We're part of a herd of Prancing Horses travelling from Ferrari's home in Maranello to Le Mans in France, a symbolic journey intended to mirror the brand's return to the 24 Heuers du Mans.

Mind you, it's not the usual mother-duck-style convoy, with faster cars waiting for the back-markers.

Instead, we have waypoints for meals and fuel, but otherwise it's own-time-own-target over the one-and-a-half days (and about 1300km) it takes us to drive from Maranello to Clermont-Ferrand (to visit the Michelin Museum and R&D Centre) and then on to Le Mans for the motorsport calendar's legendary endurance event, the 24 Heuers du Mans.

The original group of 13 cars departing Maranello comprises a mix of Purosangue, 296 Gran Turismo Berlinetta (GTB) joined by contingents from the UK and Germany for the total tally to swell to almost 30 stampeding stallions.

If you're new to the World Endurance Championships that the Le Mans 24 is a part of, the 2023 24 Heuers du Mans is Ferrari's "debut" after a 50-year absence. Technical engineering strategy and experience counting a lot in this high-stakes game.

In fact, having the bunch of us media around was already a big gamble, because test all you want, but no one can predict with any certainty the results of a 24hrs endurance race - Ferrari's triumphant result in first and fifth place might never have materialised, for instance!

However, it did and we were most certainly glad to have been there for such a historical moment. It's hard to think of a better way for Ferrari to stamp its authority during its debut "return" to Le Mans 24!

At just after 1600hrs on June 11, the pomp and pageantry at the Sarthe Circuit would be multiplied by a few 100,000 times as Ferrari 499P #51 took the chequered flag to the accompaniment of the entire circuit erupting in rousing rapture.

We're typically big fans of the Ferrari sportscars like the Roma and 296, but the Portofino M roved to be a surprisingly amenable companion thanks to its comfortable, grand touring credentials.

Don't forget, our very own "endurance race" involved taking the fastest route (as opposed to the long and winding) from Maranello to Le Mans to make it for the start of the 24 Heuers du Mans in France.

This meant plenty of highway runs with the occasional incursion through small towns, where we took the opportunity to put the hard-top roof down. Dropping the roof and revving the car roved big crowd-pleasers, with genuine enthusiasm from young and old alike as our flash parade passed through, woo-hoos and wowsers ringing in our ears.

The red-hot passion for the Ferrari brand burned brightly even after we crossed over from Italy into France.

As we drew closer to Le Mans, the air of jubilation in the wake of our convoy's passing was even more intense, because the tifosi were well aware this Centenary edition of the race would see Ferrari's re-entry after a long hiatus.

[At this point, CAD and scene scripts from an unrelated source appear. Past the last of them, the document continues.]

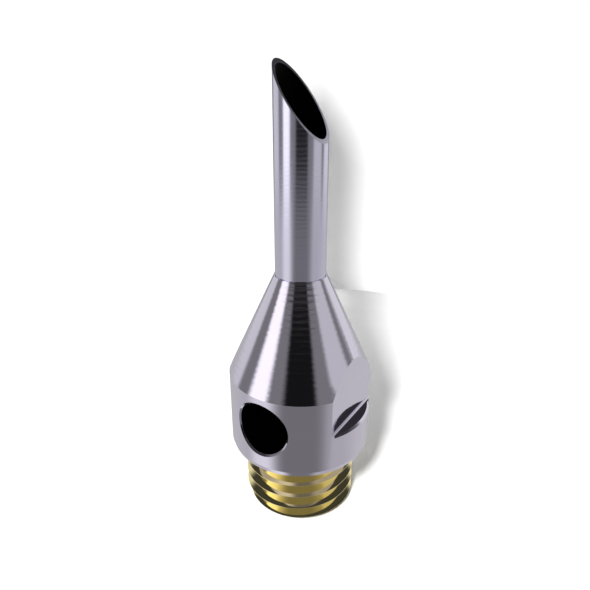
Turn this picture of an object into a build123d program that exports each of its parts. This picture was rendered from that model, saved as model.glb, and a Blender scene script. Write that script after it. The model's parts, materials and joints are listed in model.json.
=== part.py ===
"""Oil burner nozzle: a turned body with air ports and a bevel-cut outlet tube, holding a
screw-locked jet, an anti-drip ball valve and an inlet strainer in its threaded end.

Millimetres. +Z is the nozzle axis, pointing out of the outlet. The origin is the centre of the
threaded end's face. The air ports look along +Y and -Y, the wrench flats face +X and -X, and the
outlet's bevel is lowest on the +X side.
"""

import os
from math import acos, degrees, radians, sqrt, tan

from build123d import *

# ---- body -------------------------------------------------------------------
BODY_R = 7.5
THREAD_MAJOR_R = 6.0
THREAD_PITCH = 1.5
THREAD_DEPTH = 0.6134 * THREAD_PITCH
THREAD_END_CHAMFER = 0.8
SHOULDER_Z = 7.5
RELIEF_R = 5.0
RELIEF_LENGTH = 0.5
THREAD_RUN_OUT = 0.15
BODY_EDGE = 0.15
BODY_EDGE_HEIGHT = 0.5
CONE_BASE_Z = 15.8
CONE_TOP_Z = 26.3
BRAZE_LIP = 0.12

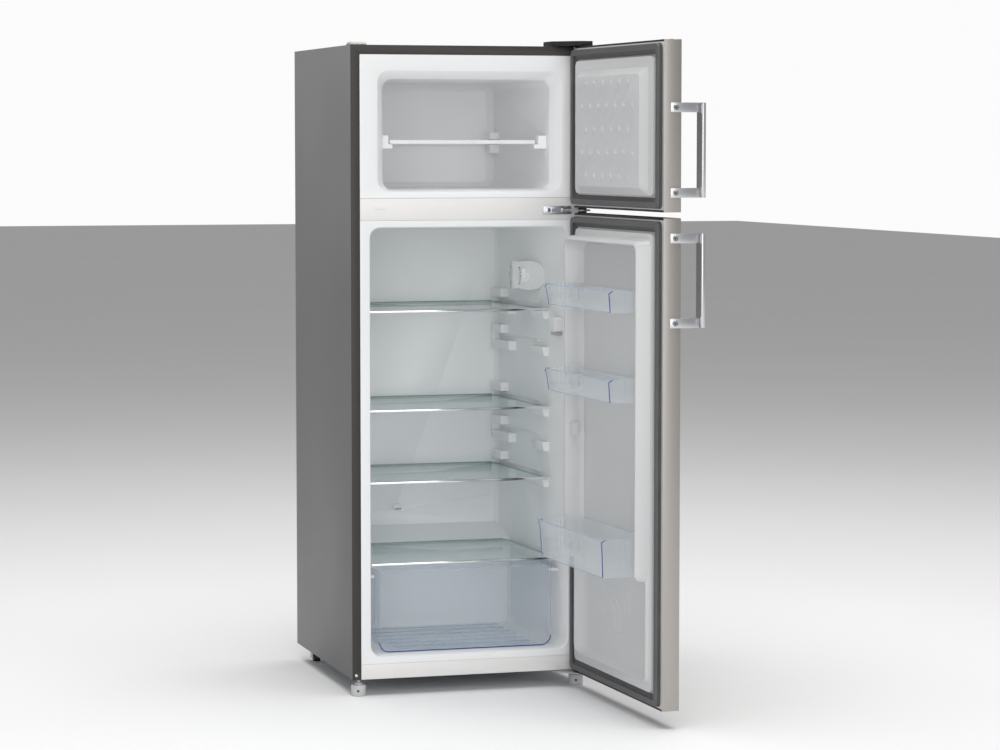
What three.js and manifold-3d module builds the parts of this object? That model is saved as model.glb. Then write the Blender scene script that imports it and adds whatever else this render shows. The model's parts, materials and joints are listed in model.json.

In fact, if we didn't know better, we'd have thought they already looked into the future and foresaw Ferrari's triumph in the top-shelf Hypercar class.

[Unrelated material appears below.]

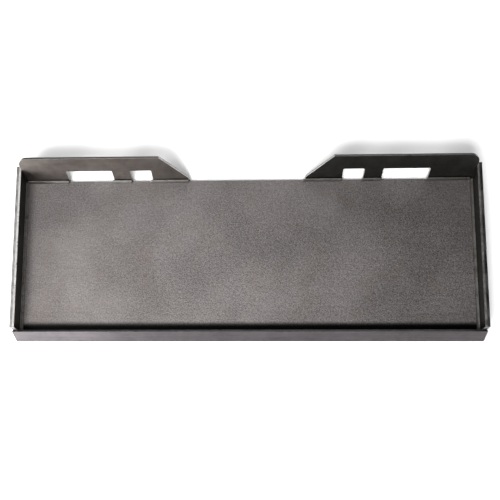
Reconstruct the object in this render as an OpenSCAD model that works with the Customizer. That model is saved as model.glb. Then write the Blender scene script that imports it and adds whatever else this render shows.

The end of our Ferrari Road to Le Mans would mark only the beginning of the race weekend's festivities, but it also gave us a greater appreciation of the intense weight on the shoulders of Ferrari's race-drivers.

After all, our greatest adversaries on the roads over the 1300km were kamikaze truck drivers and slow-moving cars that occasionally wandered into the fast lane, with stops whenever we wanted for a tea-break or a pee-break.

In contrast, the race-drivers easily cover three times that distance (in just 24 hours!), have to contend with different sorts of weather, temperatures and track-surfaces over the course of the 13.626km circuit.

Not just that, they're expected to return flawless performance lap after lap, all the while fending off race adversaries and sniffing out opportunities to overtake, yet treading that fine line between hard and soft to ensure the car will cross the finish line.

The physical and mental stresses of racing at such a level is intense and to their credit, the race-drivers are a cool and collected lot that look far ahead towards the chequered flag, even as the rest of us are still seeing red with the spectacle of the tifosi's display of Forza Ferrari!